予約したDVDをTSUTAYAが2本ずつ郵送で送ってくれるサービス。その2本に勝ち負けを付けるという、ヘンテコリンなシリーズの第24弾。
ゴーストライター (ロマン・ポランスキー監督/2010年)
SRサイタマノラッパー (入江悠監督/2009年)
「ゴーストライター」は元英国首相の自伝ゴーストライターが、隠された事実を知り、陰謀に巻き込まれていくという話。映画に適度の格調とサービス精神があるし、主演のユアン・マクレガーの魅力、堅調。
「サイタマノ~」は埼玉県のラッパー(デビュー志望?)の青年たちの話。
どちらも映画タイトルがそのまま主人公の職業(?)を示している点が共通。前者が不本意の仕事ながら食える、後者が本心で熱望しながら食えない、という点が対照的。
対照がもうひとつある。前者が(国際)政治情勢にきわめて近いところの出来事であるのに対し、後者は「世界」の「情勢」を歌う(ラップする)がそこから徹底的に遠い(舞台となる埼玉県のその町にはレコード店さえない)。
結論を先に言うと、「SRサイタマノラッパー」の勝ち。
「ゴーストライター」は結局のところ、陰謀論にもとづく話。
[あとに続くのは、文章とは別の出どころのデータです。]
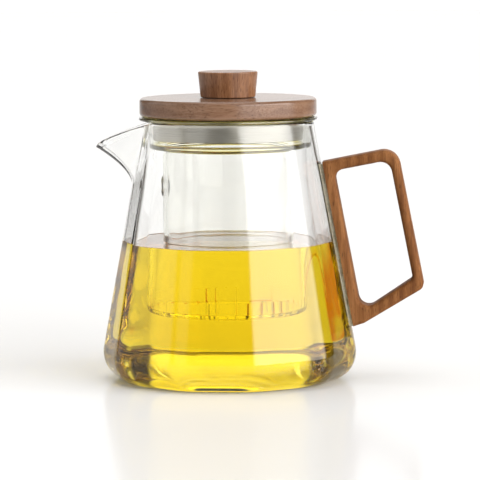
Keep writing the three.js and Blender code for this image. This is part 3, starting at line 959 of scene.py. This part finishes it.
def make_light():
    """A studio of bright panels. Seen directly it is white, and through glass no panel glares."""
    world = bpy.data.worlds.new("studio")
    bpy.context.scene.world = world
    n = Nodes(world)
    direction = n.add("ShaderNodeTexCoord", "Generated")
    x, y, z = n.add("ShaderNodeSeparateXYZ", None, None, Vector=direction).outputs
    azimuth = n.math("DEGREES", n.math("ARCTAN2", x, n.math("MULTIPLY", y, -1.0)))
    behind = n.math("DEGREES", n.math("ARCTAN2", n.math("MULTIPLY", x, -1.0), y))
    elevation = n.math("DEGREES", n.math("ARCSINE", z))

    def window(value, low, high):
        rise = n.remap(value, low - PANEL_SOFTNESS, low + PANEL_SOFTNESS)
        fall = n.remap(value, high - PANEL_SOFTNESS, high + PANEL_SOFTNESS, 1.0, 0.0)
        return n.math("MULTIPLY", rise, fall)

    total = 0.0
    for (left, right), (low, high), strength in PANELS:
        across = window(azimuth, left, right)
        if right - left == ALL_ROUND:
            across = 1.0
        elif right > 180:
            across = window(behind, left - 180, right - 180)
        up = window(elevation, low, high)
        total = n.math("MULTIPLY_ADD", n.math("MULTIPLY", across, up), strength, total)
    path = n.add("ShaderNodeLightPath", None).outputs
    unlit = n.math("LESS_THAN", path["Diffuse Depth"], 0.5)
    through_glass = n.math("MULTIPLY", path["Is Transmission Ray"], unlit)
    excess = n.math("MAXIMUM", n.math("SUBTRACT", total, SEEN_THROUGH_GLASS), 0.0)
    strength = n.math("SUBTRACT", total, n.math("MULTIPLY", excess, through_glass))
    strength = n.math("MAXIMUM", strength, path["Is Camera Ray"])
    background = n.add("ShaderNodeBackground", 0, None, Color=(1, 1, 1, 1), Strength=strength)
    surround = n.add("ShaderNodeBackground", 0, None, Color=STUDIO_SURROUND, Strength=1.0)
    both = n.add("ShaderNodeAddShader", 0, None, in0=background, in1=surround)
    n.add("ShaderNodeOutputWorld", None, None, Surface=both)


def make_view():
    scene = bpy.context.scene
    scene.view_settings.view_transform = "Standard"
    scene.cycles.max_bounces = 32
    scene.cycles.transmission_bounces = 32
    scene.cycles.glossy_bounces = 8
    scene.cycles.transparent_max_bounces = 16


build_object()
make_camera()
make_floor()
make_light()
make_view()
陰謀論というのは、リアルにせよ映画のお話にせよ、いまさらどこがおもしろいのかわからない。どんなに精緻に、またいきいきと描かれようとも、所詮は陰謀論。
CIAの、あるいは秘密結社の、あるいは悪の枢軸の、あるいは某カルトの、でもなんでもいけど陰謀で世界が(一部でも)動いているという筋書きは、もう、どうでもいいかな、と。
「サイタマ~」は評判のいい映画。情けない子たちの一途さを描くというのは、青春映画の王道ですよね。見てみたら、予想したよりケレンや小ネタではなく、コテコテをやっていて、気持ちがいい。なつかしいくらいのコテコテっぷりです。
出演者好演、紅一点的なヒロインも好演。
ラップ音楽はあまり興味がないのですが、テーマ曲(ラストできちんとフルで流れる)、なかなかよかった。
世界と私たちがうまく行かないのは、陰謀なんかではないのですよ。もともと、世界との軋みのなかで暮らしていくしかないのです。
で、この流れで、続篇の「サイタマノラッパー2 女子ラッパー☆傷だらけのライム」(2010年)、「SRサイタマノラッパー ロードサイドの逃亡者」(2012年)も借りて観る。どちらも、がっかりはしない。2は女の子、3はバイオレンスっぽくと、1とは別の柱や味つけを持ってくるところ、しっかりとしたエンターテイメントです。